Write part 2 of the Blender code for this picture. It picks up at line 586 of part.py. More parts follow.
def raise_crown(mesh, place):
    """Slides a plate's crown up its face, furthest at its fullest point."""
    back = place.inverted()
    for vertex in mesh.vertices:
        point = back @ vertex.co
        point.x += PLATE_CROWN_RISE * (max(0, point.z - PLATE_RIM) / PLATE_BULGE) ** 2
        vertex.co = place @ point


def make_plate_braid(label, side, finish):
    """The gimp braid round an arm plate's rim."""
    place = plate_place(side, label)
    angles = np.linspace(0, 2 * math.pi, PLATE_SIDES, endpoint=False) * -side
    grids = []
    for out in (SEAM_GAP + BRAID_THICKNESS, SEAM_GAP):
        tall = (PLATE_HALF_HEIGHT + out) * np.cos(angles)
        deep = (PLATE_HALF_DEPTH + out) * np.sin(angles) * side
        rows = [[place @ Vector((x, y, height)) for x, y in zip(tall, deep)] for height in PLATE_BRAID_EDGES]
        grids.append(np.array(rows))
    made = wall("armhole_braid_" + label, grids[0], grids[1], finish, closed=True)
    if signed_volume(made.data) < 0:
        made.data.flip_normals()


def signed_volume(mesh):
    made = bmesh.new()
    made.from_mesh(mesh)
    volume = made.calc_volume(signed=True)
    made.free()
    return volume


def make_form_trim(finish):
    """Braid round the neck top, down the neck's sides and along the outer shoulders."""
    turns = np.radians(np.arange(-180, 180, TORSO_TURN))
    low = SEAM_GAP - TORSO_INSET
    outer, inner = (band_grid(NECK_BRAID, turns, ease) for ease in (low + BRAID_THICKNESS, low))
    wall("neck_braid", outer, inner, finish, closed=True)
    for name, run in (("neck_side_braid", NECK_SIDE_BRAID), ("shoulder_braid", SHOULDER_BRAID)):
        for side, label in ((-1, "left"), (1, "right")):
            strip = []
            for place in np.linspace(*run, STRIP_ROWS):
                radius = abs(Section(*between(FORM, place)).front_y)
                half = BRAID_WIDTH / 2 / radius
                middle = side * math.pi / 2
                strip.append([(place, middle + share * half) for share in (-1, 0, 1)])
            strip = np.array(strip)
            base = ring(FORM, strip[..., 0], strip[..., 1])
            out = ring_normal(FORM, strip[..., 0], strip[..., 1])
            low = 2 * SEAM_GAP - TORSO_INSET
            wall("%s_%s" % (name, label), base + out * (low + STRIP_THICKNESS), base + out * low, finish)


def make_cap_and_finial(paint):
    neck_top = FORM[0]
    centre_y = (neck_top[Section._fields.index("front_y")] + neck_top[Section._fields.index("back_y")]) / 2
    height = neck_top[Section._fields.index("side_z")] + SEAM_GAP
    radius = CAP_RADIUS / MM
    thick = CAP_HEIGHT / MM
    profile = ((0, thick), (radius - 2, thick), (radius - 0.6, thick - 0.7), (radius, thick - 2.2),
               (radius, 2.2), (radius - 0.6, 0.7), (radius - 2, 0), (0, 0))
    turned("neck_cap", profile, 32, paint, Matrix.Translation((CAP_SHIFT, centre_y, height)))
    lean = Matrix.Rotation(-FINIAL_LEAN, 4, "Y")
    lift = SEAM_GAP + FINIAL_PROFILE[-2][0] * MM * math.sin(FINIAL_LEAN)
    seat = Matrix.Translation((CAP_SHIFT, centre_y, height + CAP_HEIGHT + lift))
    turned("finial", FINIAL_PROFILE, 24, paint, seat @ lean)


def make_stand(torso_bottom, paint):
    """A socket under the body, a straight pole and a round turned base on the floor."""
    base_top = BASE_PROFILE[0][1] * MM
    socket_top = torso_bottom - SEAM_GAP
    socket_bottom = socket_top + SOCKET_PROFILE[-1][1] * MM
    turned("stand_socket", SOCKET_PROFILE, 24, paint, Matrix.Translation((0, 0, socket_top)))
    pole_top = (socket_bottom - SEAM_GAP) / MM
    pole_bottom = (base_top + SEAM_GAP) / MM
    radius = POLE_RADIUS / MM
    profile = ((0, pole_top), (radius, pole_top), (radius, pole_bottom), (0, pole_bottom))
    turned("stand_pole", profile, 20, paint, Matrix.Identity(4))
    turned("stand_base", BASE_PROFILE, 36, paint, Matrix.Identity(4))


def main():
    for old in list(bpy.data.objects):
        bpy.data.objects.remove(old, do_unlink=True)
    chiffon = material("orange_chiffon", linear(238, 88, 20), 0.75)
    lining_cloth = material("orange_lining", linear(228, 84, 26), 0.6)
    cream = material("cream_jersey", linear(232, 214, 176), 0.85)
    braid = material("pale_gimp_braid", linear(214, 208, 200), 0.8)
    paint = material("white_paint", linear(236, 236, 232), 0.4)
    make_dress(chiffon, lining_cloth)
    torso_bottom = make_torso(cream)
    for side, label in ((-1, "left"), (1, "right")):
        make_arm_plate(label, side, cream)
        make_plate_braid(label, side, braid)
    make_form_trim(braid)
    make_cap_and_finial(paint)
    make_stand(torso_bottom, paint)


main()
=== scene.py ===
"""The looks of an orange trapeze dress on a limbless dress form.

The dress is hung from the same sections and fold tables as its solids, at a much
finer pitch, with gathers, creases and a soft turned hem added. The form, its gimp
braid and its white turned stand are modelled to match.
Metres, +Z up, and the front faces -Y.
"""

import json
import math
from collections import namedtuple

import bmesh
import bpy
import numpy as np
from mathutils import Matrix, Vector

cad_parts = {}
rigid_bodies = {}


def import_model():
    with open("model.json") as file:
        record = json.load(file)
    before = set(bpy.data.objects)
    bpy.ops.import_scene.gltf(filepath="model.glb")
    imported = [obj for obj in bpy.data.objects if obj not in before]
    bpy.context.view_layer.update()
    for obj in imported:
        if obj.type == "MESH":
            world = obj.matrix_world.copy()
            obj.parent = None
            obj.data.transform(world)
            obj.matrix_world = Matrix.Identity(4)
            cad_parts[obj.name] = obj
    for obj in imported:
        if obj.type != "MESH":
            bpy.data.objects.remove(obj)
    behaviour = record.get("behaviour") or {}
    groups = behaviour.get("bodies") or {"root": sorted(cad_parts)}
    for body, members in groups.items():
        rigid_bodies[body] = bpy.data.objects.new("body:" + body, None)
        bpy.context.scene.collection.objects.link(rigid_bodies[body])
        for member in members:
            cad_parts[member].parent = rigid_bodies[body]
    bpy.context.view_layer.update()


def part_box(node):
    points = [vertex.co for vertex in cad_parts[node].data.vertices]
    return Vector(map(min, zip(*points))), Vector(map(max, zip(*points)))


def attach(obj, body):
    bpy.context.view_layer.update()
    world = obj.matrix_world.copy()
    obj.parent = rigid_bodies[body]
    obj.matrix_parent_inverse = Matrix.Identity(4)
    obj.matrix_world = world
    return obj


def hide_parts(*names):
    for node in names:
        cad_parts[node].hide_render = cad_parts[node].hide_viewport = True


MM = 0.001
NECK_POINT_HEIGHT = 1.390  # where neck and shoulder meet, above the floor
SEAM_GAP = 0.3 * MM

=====

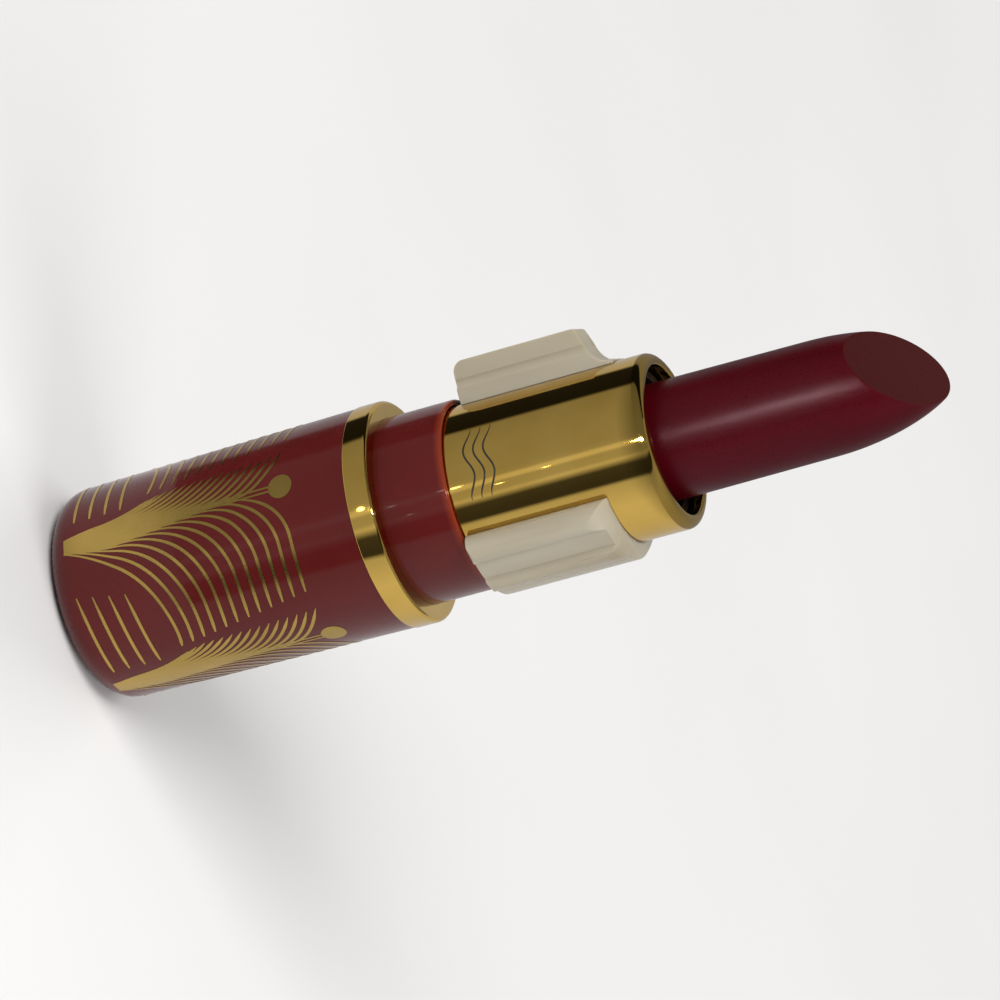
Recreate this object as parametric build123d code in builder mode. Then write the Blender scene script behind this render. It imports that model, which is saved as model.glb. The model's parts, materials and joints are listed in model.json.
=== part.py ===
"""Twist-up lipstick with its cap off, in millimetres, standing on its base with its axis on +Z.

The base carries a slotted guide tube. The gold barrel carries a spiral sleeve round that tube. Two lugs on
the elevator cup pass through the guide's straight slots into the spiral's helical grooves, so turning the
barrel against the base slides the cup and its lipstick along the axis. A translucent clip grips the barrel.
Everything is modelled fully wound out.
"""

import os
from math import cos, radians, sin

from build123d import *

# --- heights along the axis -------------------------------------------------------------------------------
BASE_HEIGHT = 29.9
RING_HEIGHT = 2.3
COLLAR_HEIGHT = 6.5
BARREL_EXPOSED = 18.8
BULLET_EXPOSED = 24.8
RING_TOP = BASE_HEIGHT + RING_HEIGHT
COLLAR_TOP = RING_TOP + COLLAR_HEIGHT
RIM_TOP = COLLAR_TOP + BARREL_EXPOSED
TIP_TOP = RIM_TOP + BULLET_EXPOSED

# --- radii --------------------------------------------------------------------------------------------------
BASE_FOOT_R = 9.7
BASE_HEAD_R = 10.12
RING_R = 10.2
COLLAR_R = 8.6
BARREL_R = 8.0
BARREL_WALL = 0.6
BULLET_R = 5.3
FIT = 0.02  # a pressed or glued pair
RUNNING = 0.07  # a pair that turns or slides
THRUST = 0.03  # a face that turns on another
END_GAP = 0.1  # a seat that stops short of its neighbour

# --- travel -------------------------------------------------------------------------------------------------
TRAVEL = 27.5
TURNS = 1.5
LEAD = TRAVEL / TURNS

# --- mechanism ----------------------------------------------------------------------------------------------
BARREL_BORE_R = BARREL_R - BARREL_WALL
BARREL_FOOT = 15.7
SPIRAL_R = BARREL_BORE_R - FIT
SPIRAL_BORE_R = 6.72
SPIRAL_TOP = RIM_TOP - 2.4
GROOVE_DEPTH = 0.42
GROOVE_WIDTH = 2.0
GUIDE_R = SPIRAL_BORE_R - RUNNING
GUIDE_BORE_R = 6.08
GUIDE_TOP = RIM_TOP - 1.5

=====

_Task prompt:_ Your task is to reproduce exactly the lines beginning at the line containing "Recreate this object" and ending at the line containing "from build123d import *", inclusive.

_Complete output:_
Recreate this object as parametric build123d code in builder mode. Then write the Blender scene script behind this render. It imports that model, which is saved as model.glb. The model's parts, materials and joints are listed in model.json.
=== part.py ===
"""Twist-up lipstick with its cap off, in millimetres, standing on its base with its axis on +Z.

The base carries a slotted guide tube. The gold barrel carries a spiral sleeve round that tube. Two lugs on
the elevator cup pass through the guide's straight slots into the spiral's helical grooves, so turning the
barrel against the base slides the cup and its lipstick along the axis. A translucent clip grips the barrel.
Everything is modelled fully wound out.
"""

import os
from math import cos, radians, sin

from build123d import *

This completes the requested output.